#### THE EXERCISE:
Can you return the records below exactly as they stand, but only from the first line through the one with "floor_press = 0.8"?

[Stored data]
○ ○ ○ ○

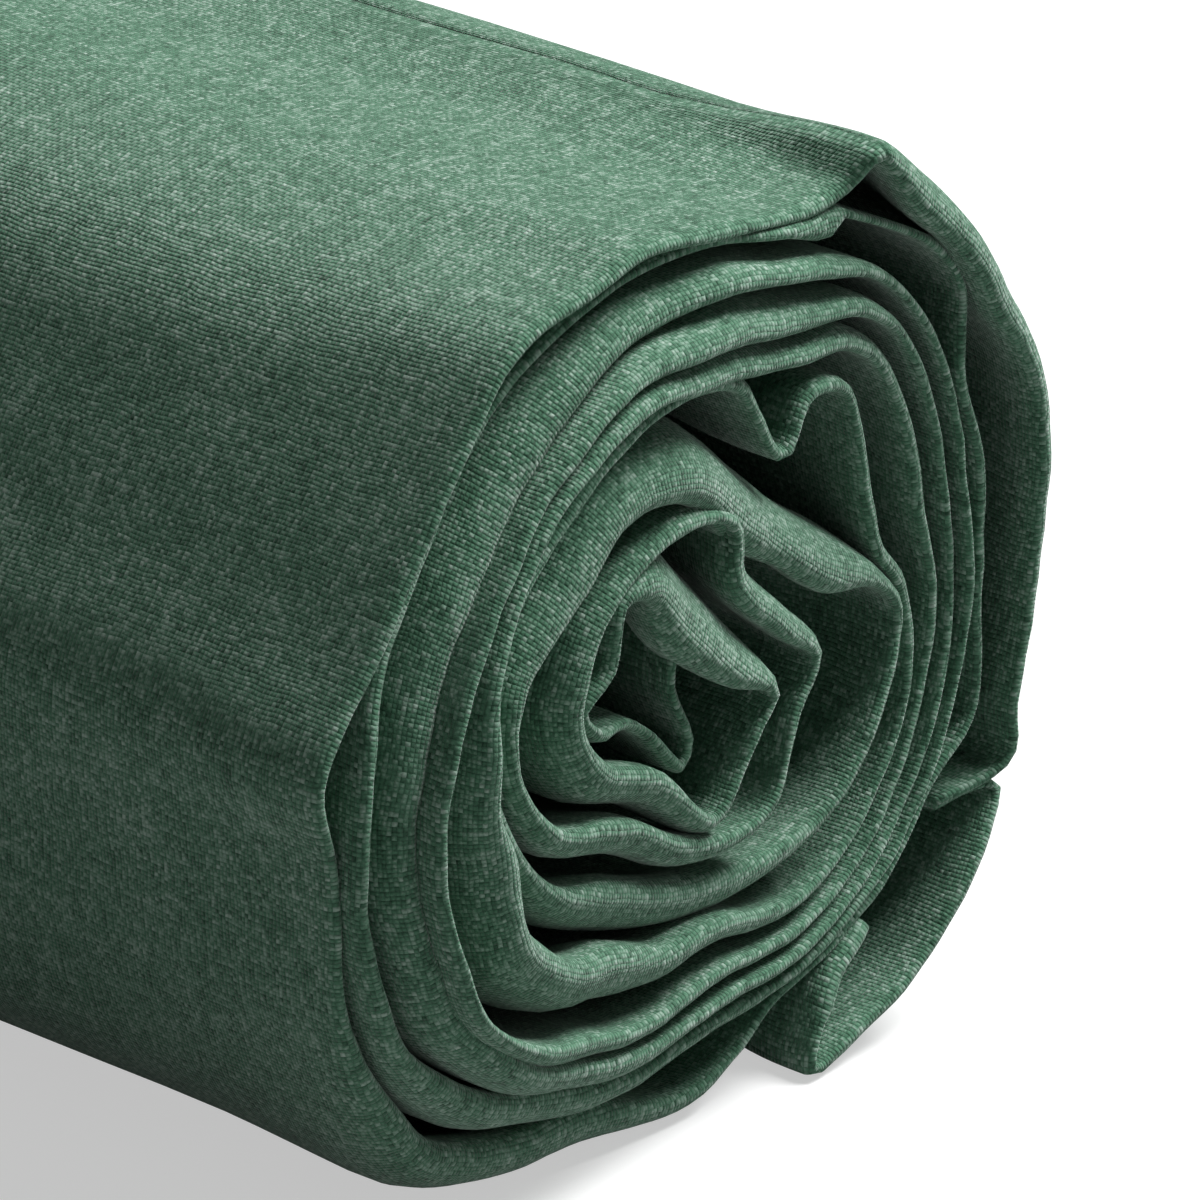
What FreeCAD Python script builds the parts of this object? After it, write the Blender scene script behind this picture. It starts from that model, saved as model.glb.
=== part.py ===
import FreeCAD, Part
import math
import os

# A loosely rolled cloth, lying on its side.
#
# The cloth was folded in two along its length and then rolled up, so every turn is a folded double
# layer.  All the folds are at the near end (-Y) and all the open edges are at the far end (+Y).  The
# turns have slid along each other, so each end is a set of slanted steps instead of a flat disc.
# The outermost stretch is a loose flap: it starts at a crease near the top right, hangs down the right
# side, is pinched into a pleat half-way down and ends beside the roll's foot.  It can be lifted open.
#
# Axes: +X to the right and +Z up, seen from the near end; +Y runs along the roll to its far end.
# The origin is on the floor, below the middle of the roll.  All sizes are in millimetres.
#
# "Winding" is the angle along the cloth in degrees.  It is the ordinary polar angle about the roll's
# centre (0 to the right, 90 up, 180 left, 270 down), and it keeps growing by 360 with each turn inwards.

# ---------------------------------------------------------------- driving dimensions

cloth_width = 520.0              # open width of the cloth, folded in two along the roll
wrap_count = 5                   # tight whole turns under the flap
wrap_thickness = 2.9             # folded double cloth with the air in its fold
wrap_gap = 0.4                   # air between one turn and the next
core_fold_count = 2              # puffy turns inside the tight ones
core_fold_thickness = 4.4
core_half_width = 9.5            # crumpled start of the roll
core_half_height = 5.4
centre_swell_power = 8           # how suddenly the first turn leaves the crumpled start
squareness = 2.3                 # 2 would be an ellipse; more is squarer
slant = 2.2                      # how far the roll leans towards its upper right and lower left
floor_press = 0.8                # how far the roll's own weight flattens its underside

flap_thickness = 2.6             # the loose flap: double cloth, pressed flat
flap_floor_gap = 0.3             # the flap's end just clears the floor
crease_winding = 58.0            # where the flap starts, at the crease
pleat_upper_winding = -27.0      # upper corner of the pleat
pleat_lower_winding = -33.0      # lower corner of the pleat
flap_end_winding = -72.0         # the flap's free end, beside the roll's foot
tight_winding = 282.0            # where the outer turn dives under the flap and becomes tight
hinge_gap = 0.4                  # play between the flap and the turn that it hangs from
pleat_reach_gap = 0.8            # play between the pleat's inner fold and the turn behind it

wrap_lip_radius = 0.6            # rounding of a turn's folded near edge
core_lip_radius = 1.2
flap_lip_radius = 0.8

# How far the flap and the outermost turn stand off the tight oval: (winding, millimetres).  The peaks
# are the crease at the top right and the kinks at the upper left, the left and the lower left.
flap_end_stand_off = [(-72, 6.2), (-62, 7.2), (-48, 7.4), (-33, 6.2)]
flap_stand_off = [(-27, 7.0), (-12, 5.0), (18, 3.4), (44, 4.4), (58, 5.6)]
outer_stand_off = [(58, 5.6), (63, 3.4), (70, 1.9), (85, 1.6), (105, 2.4), (121, 3.6), (132, 1.7),
                   (158, 1.5), (175, 3.0), (190, 1.3), (207, 1.7), (225, 4.0), (242, 3.6), (256, 2.3),
                   (268, 3.0), (282, 1.2), (300, 0.0)]

# How each turn has slid along the roll: (towards the near end at the centre, and for each millimetre
# to the left of it).
flap_slide = (-0.5, 0.0)
wrap_slides = [(-1.0, 0.03), (1.0, 0.10), (3.8, 0.16), (3.7, 0.15), (3.5, 0.13)]
core_slides = [(3.8, 0.10), (3.2, 0.08)]
centre_slide = (2.0, 0.06)

# ---------------------------------------------------------------- sizes that follow

LAP = 360.0
STEP = 24.0                      # largest winding between two points that a curve passes through
LIP_STEPS = 3                    # flats that make up the quarter round of a folded edge
roll_length = cloth_width / 2
wrap_pitch = wrap_thickness + wrap_gap
core_pitch = core_fold_thickness + wrap_gap
wraps_end = crease_winding + wrap_count * LAP
core_end = wraps_end + core_fold_count * LAP
build_up = wrap_pitch * (wraps_end - tight_winding) / LAP + core_pitch * (core_fold_count + 1)
tight_half_width = core_half_width + build_up
tight_half_height = core_half_height + build_up


def stand_off(marks, winding):
    """Height at a winding of the eased line through (winding, height) marks, level past both ends."""
    if winding <= marks[0][0]:
        return marks[0][1]
    for (start, low), (end, high) in zip(marks, marks[1:]):
        if winding <= end:
            share = (winding - start) / (end - start)
            return low + (high - low) * share * share * (3 - 2 * share)
    return marks[-1][1]


def oval(winding):
    """Radius of the roll's slanted, rather square oval, where the turns become tight."""
    across = abs(math.cos(math.radians(winding))) / tight_half_width
    up = abs(math.sin(math.radians(winding))) / tight_half_height
    radius = (across ** squareness + up ** squareness) ** (-1 / squareness)
    return radius + slant * math.sin(math.radians(2 * winding))


def rim(winding):
    """Outer radius of the wound cloth: the loose outermost turn first, then the tight spiral."""
    if winding < tight_winding:
        return oval(winding) + stand_off(outer_stand_off, winding)
    tight_turns = (min(winding, wraps_end) - tight_winding) / LAP
    core_turns = max(winding - wraps_end, 0.0) / LAP
    tight = oval(winding) - wrap_pitch * tight_turns - core_pitch * core_turns
    return tight + stand_off(outer_stand_off, winding)


def windings(start, end, marks=()):
    """Windings from start to end, no more than STEP apart, that include the marks between them."""
    stops = sorted({start, end} | {winding for winding, _ in marks if start < winding < end})
    result = [start]
    for low, high in zip(stops, stops[1:]):
        count = math.ceil((high - low) / STEP)
        result += [low + (high - low) * i / count for i in range(1, count + 1)]
    return result


centre_height = rim(270.0) - floor_press


def point(winding, radius, slide, depth=0.0):
    """A point at a depth behind the near end, whose slanted plane comes from the turn's slide."""
    x = radius * math.cos(math.radians(winding))
    z = centre_height + radius * math.sin(math.radians(winding))
    towards_near, per_left = slide
    return FreeCAD.Vector(x, depth - roll_length / 2 - towards_near + per_left * x, z)


def lip_sections(radius):
    """(depth, inset) of the sections that round the folded near edge, and of the plain far edge."""
    angles = [math.radians(90.0 * step / LIP_STEPS) for step in range(LIP_STEPS + 1)]
    lip = [(radius * (1 - math.cos(angle)), radius * (1 - math.sin(angle))) for angle in angles]
    return lip + [(roll_length, 0.0)]


def curve(points, closed=False):
    """Smooth edge through the points."""
    spline = Part.BSplineCurve()
    spline.interpolate(Points=points, PeriodicFlag=closed)
    return spline.toShape()


def band(stops, outer_radii, inner_radii, slide, lip_radius):
    """Band of cloth along the whole roll, over the stops of winding, with its near edge folded round."""
    sections = []
    for depth, inset in lip_sections(lip_radius):
        outer = [point(w, r - inset, slide, depth) for w, r in zip(stops, outer_radii)]
        inner = [point(w, r + inset, slide, depth) for w, r in zip(stops, inner_radii)]
        sections.append(Part.Wire([curve(outer), Part.makeLine(outer[-1], inner[-1]),
                                   curve(inner[::-1]), Part.makeLine(inner[0], outer[0])]))
    return Part.makeLoft(sections, True, True)


def above(solid, height):
    """The part of the solid that is above a height: the floor presses it flat there."""
    box = solid.BoundBox
    corner = FreeCAD.Vector(box.XMin - 1, box.YMin - 1, height)
    return solid.common(Part.makeBox(box.XLength + 2, box.YLength + 2, box.ZMax + 1, corner))


def spiral_turn(start, slide, lip_radius, marks=()):
    """One whole turn of the spiral, from its outer face to the air gap before the next turn."""
    stops = windings(start, start + LAP, marks)
    outer_radii = [rim(w) for w in stops]
    inner_radii = [rim(w + LAP) + wrap_gap for w in stops]
    return band(stops, outer_radii, inner_radii, slide, lip_radius)


def wrap(number):
    """A tight turn; the first one is the loose outermost turn, which rests on the floor."""
    start = crease_winding + number * LAP
    marks = outer_stand_off if number == 0 else ()
    turn = spiral_turn(start, wrap_slides[number], wrap_lip_radius, marks)
    return above(turn, 0.0) if number == 0 else turn


def core_fold(number):
    """A puffy turn near the middle."""
    return spiral_turn(wraps_end + number * LAP, core_slides[number], core_lip_radius)


def core_centre():
    """The crumpled start of the roll, which swells out again where its first turn leaves it."""
    stops = windings(core_end, core_end + LAP)[:-1]
    swells = [(1 - (w - core_end) / LAP) ** centre_swell_power for w in stops]
    radii = [rim(w) - core_pitch * swell for w, swell in zip(stops, swells)]
    sections = []
    for depth, inset in lip_sections(core_lip_radius):
        outline = [point(w, r - inset, centre_slide, depth) for w, r in zip(stops, radii)]
        sections.append(Part.Wire([curve(outline, closed=True)]))
    return Part.makeLoft(sections, True, True)


def flap_band(marks, start, end):
    """A stretch of the flap that follows the roll's side at its stand-off."""
    stops = windings(start, end, marks)
    outer_radii = [oval(w) + stand_off(marks, w) for w in stops]
    inner_radii = [radius - flap_thickness for radius in outer_radii]
    return band(stops, outer_radii, inner_radii, flap_slide, flap_lip_radius)


def flap_side():
    """The flap from its crease down to the pleat."""
    hinge_radius = oval(crease_winding) + flap_stand_off[-1][1]
    play = math.degrees(hinge_gap / hinge_radius)
    return flap_band(flap_stand_off, pleat_upper_winding, crease_winding - play)


def flap_pleat():
    """The pleat: the flap runs in towards the roll and straight back out again."""
    upper = oval(pleat_upper_winding) + flap_stand_off[0][1]
    lower = oval(pleat_lower_winding) + flap_end_stand_off[-1][1]
    reach = rim(pleat_lower_winding + LAP) + pleat_reach_gap
    corners = [point(pleat_upper_winding, upper, flap_slide), point(pleat_upper_winding, reach, flap_slide),
               point(pleat_lower_winding, reach, flap_slide), point(pleat_lower_winding, lower, flap_slide)]
    outline = Part.makePolygon(corners + corners[:1])
    return Part.Face(outline).extrude(FreeCAD.Vector(0, roll_length, 0))


def flap_end():
    """The flap below the pleat: a loose bulge that ends beside the roll's foot."""
    return above(flap_band(flap_end_stand_off, flap_end_winding, pleat_lower_winding), flap_floor_gap)


def build():
    """Every sub-part by its node name, moved so that the origin is below the middle of the roll."""
    parts = {"flap_side": flap_side(), "flap_pleat": flap_pleat(), "flap_end": flap_end()}
    for number in range(wrap_count):
        parts["wrap_%d" % (number + 1)] = wrap(number)
    for number in range(core_fold_count):
        parts["core_fold_%d" % (number + 1)] = core_fold(number)
    parts["core_centre"] = core_centre()
    box = Part.makeCompound(list(parts.values())).optimalBoundingBox(False)
    shift = FreeCAD.Vector(-(box.XMin + box.XMax) / 2, -(box.YMin + box.YMax) / 2, 0)
    for shape in parts.values():
        shape.translate(shift)
    hinge = point(crease_winding, oval(crease_winding) + flap_stand_off[-1][1], flap_slide) + shift
    print("lift axis of the flap along Y through x %.3f, z %.3f" % (hinge.x, hinge.z))
    print("whole part %.1f x %.1f x %.1f mm" % (box.XLength, box.YLength, box.ZLength))
    return parts


os.makedirs("parts", exist_ok=True)
for name, shape in build().items():
    shape.exportStep("parts/%s.step" % name)
    solid_box = shape.optimalBoundingBox(False)
    print("%-12s %8.0f mm3  x %.1f..%.1f  y %.1f..%.1f  z %.2f..%.2f" % (
        name, shape.Volume, solid_box.XMin, solid_box.XMax, solid_box.YMin, solid_box.YMax,
        solid_box.ZMin, solid_box.ZMax))
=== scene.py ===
import math

import bpy
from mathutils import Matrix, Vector, noise


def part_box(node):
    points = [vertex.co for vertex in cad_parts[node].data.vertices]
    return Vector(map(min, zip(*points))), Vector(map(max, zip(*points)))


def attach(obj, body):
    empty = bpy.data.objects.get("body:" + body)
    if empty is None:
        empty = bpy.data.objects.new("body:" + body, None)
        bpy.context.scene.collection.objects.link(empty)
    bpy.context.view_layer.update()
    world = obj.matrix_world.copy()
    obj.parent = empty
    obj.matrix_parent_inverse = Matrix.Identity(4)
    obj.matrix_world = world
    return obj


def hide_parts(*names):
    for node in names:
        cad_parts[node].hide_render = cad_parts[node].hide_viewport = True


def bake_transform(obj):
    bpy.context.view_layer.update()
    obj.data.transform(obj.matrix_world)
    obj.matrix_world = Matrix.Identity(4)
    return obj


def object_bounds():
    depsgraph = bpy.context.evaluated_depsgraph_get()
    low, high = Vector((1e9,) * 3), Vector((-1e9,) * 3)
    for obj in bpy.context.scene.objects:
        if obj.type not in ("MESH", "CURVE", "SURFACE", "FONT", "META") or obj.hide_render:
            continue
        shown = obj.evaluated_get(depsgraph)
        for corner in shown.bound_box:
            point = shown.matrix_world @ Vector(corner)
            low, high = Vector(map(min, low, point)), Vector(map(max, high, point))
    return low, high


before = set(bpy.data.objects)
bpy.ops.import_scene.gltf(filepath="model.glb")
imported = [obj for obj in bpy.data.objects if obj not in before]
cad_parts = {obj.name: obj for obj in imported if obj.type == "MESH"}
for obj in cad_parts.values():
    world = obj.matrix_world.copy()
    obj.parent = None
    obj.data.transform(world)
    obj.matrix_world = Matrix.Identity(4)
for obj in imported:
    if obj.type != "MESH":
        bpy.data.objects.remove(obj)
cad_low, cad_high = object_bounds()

# A loosely rolled, folded cloth.  The whole cloth is one folded double layer that follows one long
# line, the course, from its free end inwards: the flap, the outer turn, four tight turns, and the
# puffy folds in the middle.  The flap and the outer turn are placed in the boxes of the CAD's nodes,
# each tight turn follows the turn outside it at a gap, and the folds lie about the roll's middle.

MM = 0.001

# ------------------------------------------------------------------ the course of the cloth

# The half gap in the rows is half the thickness of the rounded fold at the near end. It and the other
# distances are in millimetres.
# The flap, from its free end to the crease: (node, share of its box's width, of its height, half
# gap, how far the fold stands out towards the near end).
flap_marks = [
    ("flap_end", 0.42, 0.68, 0.5, -1.0),     # free end, tucked back under the roll's foot
    ("flap_end", 0.22, 0.48, 0.5, 0.4),
    ("flap_end", 0.07, 0.04, 0.5, 1.6),      # its turned-up tip
    ("flap_end", 0.30, 0.12, 0.9, 1.3),
    ("flap_end", 0.62, 0.36, 0.9, 1.0),
    ("flap_end", 0.90, 0.84, 0.8, 0.8),
    ("flap_pleat", 0.74, 0.66, 0.5, -0.6),   # lower corner of the pleat
    ("flap_pleat", -0.05, 0.58, 0.5, -1.8),  # its inner fold
    ("flap_pleat", 0.82, 0.94, 0.5, 0.2),    # its upper corner
    ("flap_side", 0.79, 0.13, 0.7, 0.2),
    ("flap_side", 0.89, 0.27, 0.9, 0.3),
    ("flap_side", 0.94, 0.46, 1.1, 0.5),
    ("flap_side", 0.90, 0.62, 1.4, 0.5),
    ("flap_side", 0.69, 0.75, 2.0, 0.5),
    ("flap_side", 0.47, 0.86, 2.0, 0.6),
    ("flap_side", 0.24, 0.94, 1.9, 0.6),
    ("flap_side", 0.04, 1.01, 1.0, 0.5),
    ("flap_side", -0.04, 1.025, 0.6, 0.4),   # the crease that the flap hangs from
]
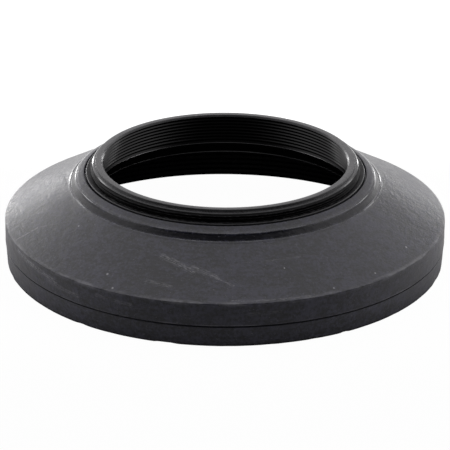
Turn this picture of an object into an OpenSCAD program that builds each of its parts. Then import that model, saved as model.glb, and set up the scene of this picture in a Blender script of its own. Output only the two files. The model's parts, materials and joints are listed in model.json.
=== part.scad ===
// Wide-angle rubber lens hood on a screw-in metal mount ring.
// The hood stands on its wide mouth, so the filter thread points up.
// Origin: centre of the mouth, on the plane the rim rests on. +Z runs along the lens axis.

/* [Filter thread] */
// Outside diameter of the thread that screws into the lens
thread_d = 77; // [72:1:79]
// Height of the threaded band
thread_h = 2.7; // [2.5:0.1:2.8]
// Height of the plain lip above the thread
lip_h = 0.5; // [0.4:0.1:0.6]

/* [Mount ring] */
// Height of the whole ring
ring_h = 9.7; // [9.5:0.1:10]
// Wall between the thread and the top of the bore
ring_wall = 3.6; // [3.4:0.1:3.8]
// How far the bore opens out towards the mouth
bore_flare = 2.4; // [2:0.1:2.5]
// Number of anti-glare ribs in the bore
rib_count = 8; // [6:1:12]
// Depth of the grooves between those ribs
rib_depth = 0.3; // [0.15:0.05:0.35]
// How far the flange stands out past the thread
flange_out = 1.35; // [1.2:0.05:1.4]
// Thickness of the flange
flange_t = 1.2; // [1:0.1:1.3]

/* [Clamp nut] */
// Height of the nut
nut_h = 5.8; // [5.5:0.1:6]
// Wall of the nut outside its thread
nut_wall = 3; // [2.6:0.1:3.2]
// Width of a spanner slot
slot_w = 2.6; // [2:0.1:4]
// Depth of a spanner slot
slot_depth = 1.2; // [0.8:0.1:1.6]

/* [Rubber hood] */
// Outside diameter of the rim
rim_d = 126.3; // [122:0.1:134]
// Height of the whole part
total_h = 29.7; // [29:0.1:31]
// Height of the upright rim band
rim_h = 12.8; // [12:0.1:13.2]
// Height of the moulded line round the rim band
line_z = 6; // [5:0.1:8]
// Thickness of the rim band
rim_t = 2.65; // [2.3:0.05:3]
// Thickness of the cone
cone_t = 2; // [1.8:0.1:2.2]
// Radial width of the collar's top face
collar_w = 2.55; // [2.2:0.05:2.8]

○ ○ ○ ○

#### RESPONSE:
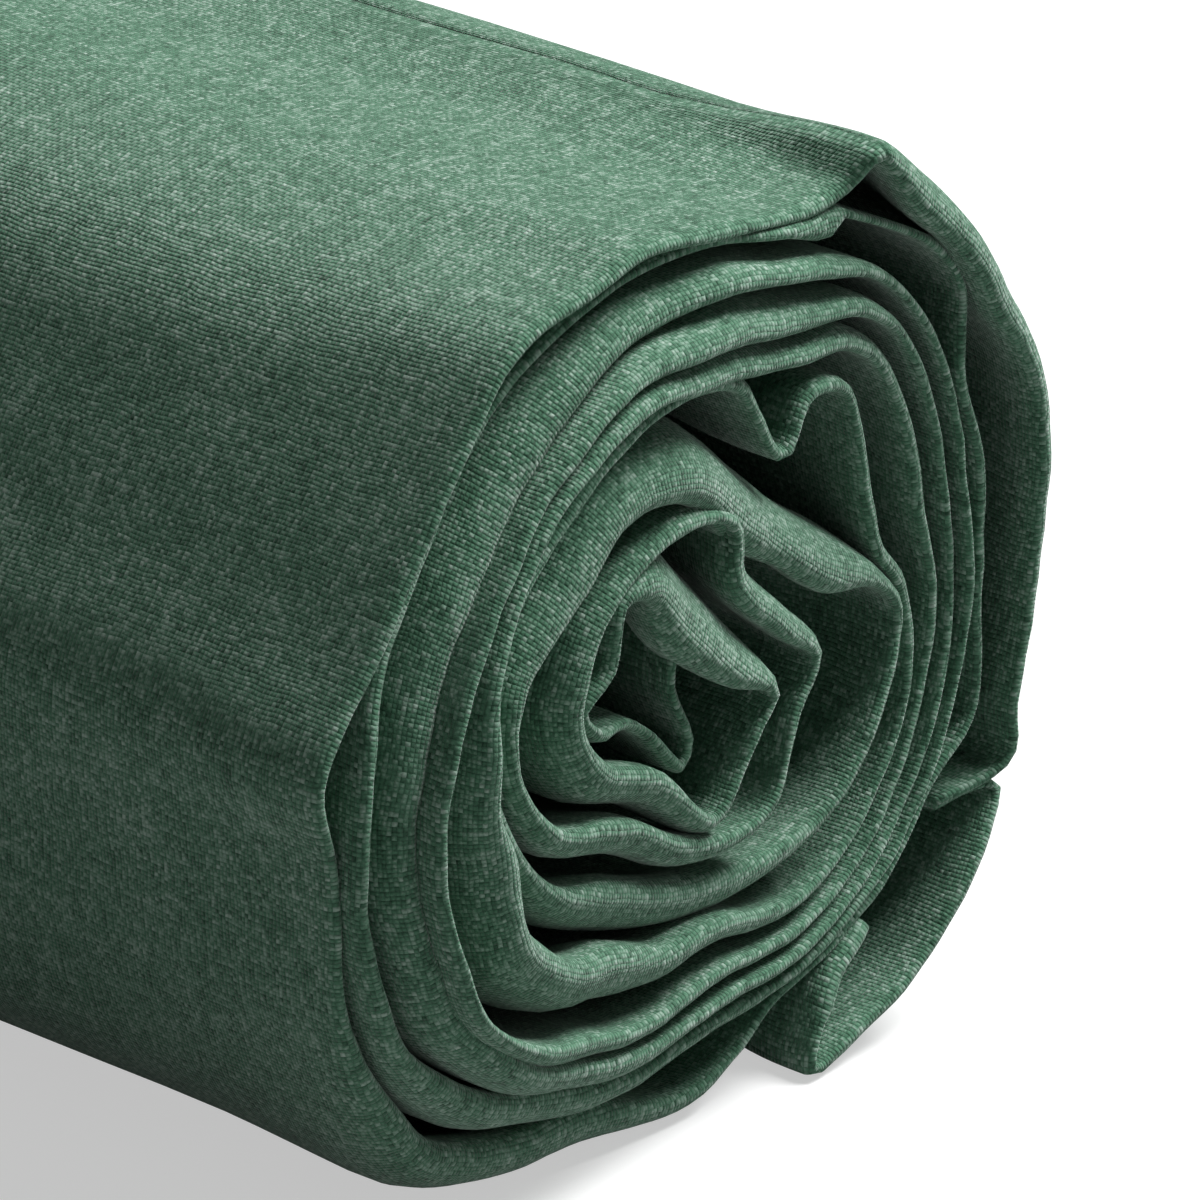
What FreeCAD Python script builds the parts of this object? After it, write the Blender scene script behind this picture. It starts from that model, saved as model.glb.
=== part.py ===
import FreeCAD, Part
import math
import os

# A loosely rolled cloth, lying on its side.
#
# The cloth was folded in two along its length and then rolled up, so every turn is a folded double
# layer.  All the folds are at the near end (-Y) and all the open edges are at the far end (+Y).  The
# turns have slid along each other, so each end is a set of slanted steps instead of a flat disc.
# The outermost stretch is a loose flap: it starts at a crease near the top right, hangs down the right
# side, is pinched into a pleat half-way down and ends beside the roll's foot.  It can be lifted open.
#
# Axes: +X to the right and +Z up, seen from the near end; +Y runs along the roll to its far end.
# The origin is on the floor, below the middle of the roll.  All sizes are in millimetres.
#
# "Winding" is the angle along the cloth in degrees.  It is the ordinary polar angle about the roll's
# centre (0 to the right, 90 up, 180 left, 270 down), and it keeps growing by 360 with each turn inwards.

# ---------------------------------------------------------------- driving dimensions

cloth_width = 520.0              # open width of the cloth, folded in two along the roll
wrap_count = 5                   # tight whole turns under the flap
wrap_thickness = 2.9             # folded double cloth with the air in its fold
wrap_gap = 0.4                   # air between one turn and the next
core_fold_count = 2              # puffy turns inside the tight ones
core_fold_thickness = 4.4
core_half_width = 9.5            # crumpled start of the roll
core_half_height = 5.4
centre_swell_power = 8           # how suddenly the first turn leaves the crumpled start
squareness = 2.3                 # 2 would be an ellipse; more is squarer
slant = 2.2                      # how far the roll leans towards its upper right and lower left
floor_press = 0.8                # how far the roll's own weight flattens its underside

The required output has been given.